*Task details*: Collect each line of the entries that holds the string "this".
==================================================
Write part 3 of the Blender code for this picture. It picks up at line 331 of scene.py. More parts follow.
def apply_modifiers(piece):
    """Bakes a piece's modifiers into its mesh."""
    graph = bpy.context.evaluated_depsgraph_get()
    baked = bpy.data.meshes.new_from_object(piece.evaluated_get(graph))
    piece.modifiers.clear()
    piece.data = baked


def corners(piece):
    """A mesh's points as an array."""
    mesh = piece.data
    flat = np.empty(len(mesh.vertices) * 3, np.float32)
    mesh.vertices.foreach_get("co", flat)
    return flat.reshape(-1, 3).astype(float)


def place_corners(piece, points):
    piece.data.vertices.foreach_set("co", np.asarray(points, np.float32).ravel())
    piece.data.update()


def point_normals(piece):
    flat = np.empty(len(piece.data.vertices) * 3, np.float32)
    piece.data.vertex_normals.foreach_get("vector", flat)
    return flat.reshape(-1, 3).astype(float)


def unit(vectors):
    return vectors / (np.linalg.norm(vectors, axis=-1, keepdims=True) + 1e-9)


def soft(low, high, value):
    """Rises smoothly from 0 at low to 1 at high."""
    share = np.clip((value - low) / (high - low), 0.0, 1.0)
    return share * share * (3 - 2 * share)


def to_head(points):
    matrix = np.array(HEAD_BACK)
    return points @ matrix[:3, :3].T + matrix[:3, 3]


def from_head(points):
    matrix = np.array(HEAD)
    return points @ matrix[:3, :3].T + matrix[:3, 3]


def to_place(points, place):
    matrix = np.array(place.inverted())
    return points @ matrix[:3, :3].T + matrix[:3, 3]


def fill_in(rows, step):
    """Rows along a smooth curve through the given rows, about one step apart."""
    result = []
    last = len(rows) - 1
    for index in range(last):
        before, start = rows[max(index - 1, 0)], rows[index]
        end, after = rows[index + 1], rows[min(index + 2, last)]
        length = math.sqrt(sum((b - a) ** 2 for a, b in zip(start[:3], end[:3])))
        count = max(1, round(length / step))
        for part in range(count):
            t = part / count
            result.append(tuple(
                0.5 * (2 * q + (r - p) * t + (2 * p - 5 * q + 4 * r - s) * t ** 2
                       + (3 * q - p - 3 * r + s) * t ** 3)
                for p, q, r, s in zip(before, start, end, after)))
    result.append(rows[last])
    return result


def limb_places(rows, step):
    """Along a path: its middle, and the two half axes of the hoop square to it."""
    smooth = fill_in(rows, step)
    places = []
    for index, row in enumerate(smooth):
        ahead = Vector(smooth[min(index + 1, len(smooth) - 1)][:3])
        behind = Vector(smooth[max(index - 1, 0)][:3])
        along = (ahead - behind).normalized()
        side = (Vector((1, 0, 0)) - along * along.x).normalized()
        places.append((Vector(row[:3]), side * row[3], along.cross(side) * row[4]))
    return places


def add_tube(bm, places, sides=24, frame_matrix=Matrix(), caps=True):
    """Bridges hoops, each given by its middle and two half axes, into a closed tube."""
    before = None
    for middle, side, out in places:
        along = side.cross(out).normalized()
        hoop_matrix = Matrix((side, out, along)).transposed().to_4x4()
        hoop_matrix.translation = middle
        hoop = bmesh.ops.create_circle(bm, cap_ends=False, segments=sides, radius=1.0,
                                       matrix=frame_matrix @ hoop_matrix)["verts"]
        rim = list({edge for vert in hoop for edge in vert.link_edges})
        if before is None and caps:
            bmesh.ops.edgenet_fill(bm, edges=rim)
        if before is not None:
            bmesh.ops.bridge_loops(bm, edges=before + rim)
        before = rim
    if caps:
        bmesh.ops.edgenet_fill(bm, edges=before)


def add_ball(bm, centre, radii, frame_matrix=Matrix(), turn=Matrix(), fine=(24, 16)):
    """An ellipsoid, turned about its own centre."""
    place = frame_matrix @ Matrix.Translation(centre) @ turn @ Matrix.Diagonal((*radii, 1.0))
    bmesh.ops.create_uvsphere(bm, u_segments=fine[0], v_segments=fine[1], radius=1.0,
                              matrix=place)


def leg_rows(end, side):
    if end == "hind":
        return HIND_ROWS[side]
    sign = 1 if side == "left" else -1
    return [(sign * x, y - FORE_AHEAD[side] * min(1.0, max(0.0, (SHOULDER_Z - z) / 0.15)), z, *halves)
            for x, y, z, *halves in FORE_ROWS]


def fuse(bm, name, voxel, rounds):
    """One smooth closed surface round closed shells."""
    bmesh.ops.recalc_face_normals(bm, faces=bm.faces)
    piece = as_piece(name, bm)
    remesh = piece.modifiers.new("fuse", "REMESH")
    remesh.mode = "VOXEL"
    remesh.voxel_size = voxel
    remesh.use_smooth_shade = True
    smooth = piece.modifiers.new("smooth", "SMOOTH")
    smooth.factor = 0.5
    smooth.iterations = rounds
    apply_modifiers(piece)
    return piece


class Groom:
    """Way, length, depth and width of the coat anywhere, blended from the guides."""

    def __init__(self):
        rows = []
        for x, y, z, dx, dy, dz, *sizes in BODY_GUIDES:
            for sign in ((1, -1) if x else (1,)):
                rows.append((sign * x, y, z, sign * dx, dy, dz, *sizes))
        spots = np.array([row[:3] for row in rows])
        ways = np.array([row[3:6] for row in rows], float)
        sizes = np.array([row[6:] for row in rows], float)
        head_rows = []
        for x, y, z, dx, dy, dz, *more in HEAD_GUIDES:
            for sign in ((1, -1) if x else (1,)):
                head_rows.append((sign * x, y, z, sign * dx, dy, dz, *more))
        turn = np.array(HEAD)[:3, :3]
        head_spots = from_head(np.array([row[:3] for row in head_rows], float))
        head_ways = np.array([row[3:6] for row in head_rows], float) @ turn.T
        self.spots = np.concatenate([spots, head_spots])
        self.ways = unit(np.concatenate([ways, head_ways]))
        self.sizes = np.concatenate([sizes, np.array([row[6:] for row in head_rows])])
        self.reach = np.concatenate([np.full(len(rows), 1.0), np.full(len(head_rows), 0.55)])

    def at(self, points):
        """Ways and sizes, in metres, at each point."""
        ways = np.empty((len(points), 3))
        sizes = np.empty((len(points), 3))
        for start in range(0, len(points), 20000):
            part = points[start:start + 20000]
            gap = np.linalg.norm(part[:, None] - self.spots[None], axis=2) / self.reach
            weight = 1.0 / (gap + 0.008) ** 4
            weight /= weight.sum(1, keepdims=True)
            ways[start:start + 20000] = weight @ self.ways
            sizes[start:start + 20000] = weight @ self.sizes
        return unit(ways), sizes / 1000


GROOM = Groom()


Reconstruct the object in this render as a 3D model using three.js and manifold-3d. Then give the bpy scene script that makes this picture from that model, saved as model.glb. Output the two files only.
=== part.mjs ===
==================================================
*Solved problem*:
Write part 3 of the Blender code for this picture. It picks up at line 331 of scene.py. More parts follow.
Reconstruct the object in this render as a 3D model using three.js and manifold-3d. Then give the bpy scene script that makes this picture from that model, saved as model.glb. Output the two files only.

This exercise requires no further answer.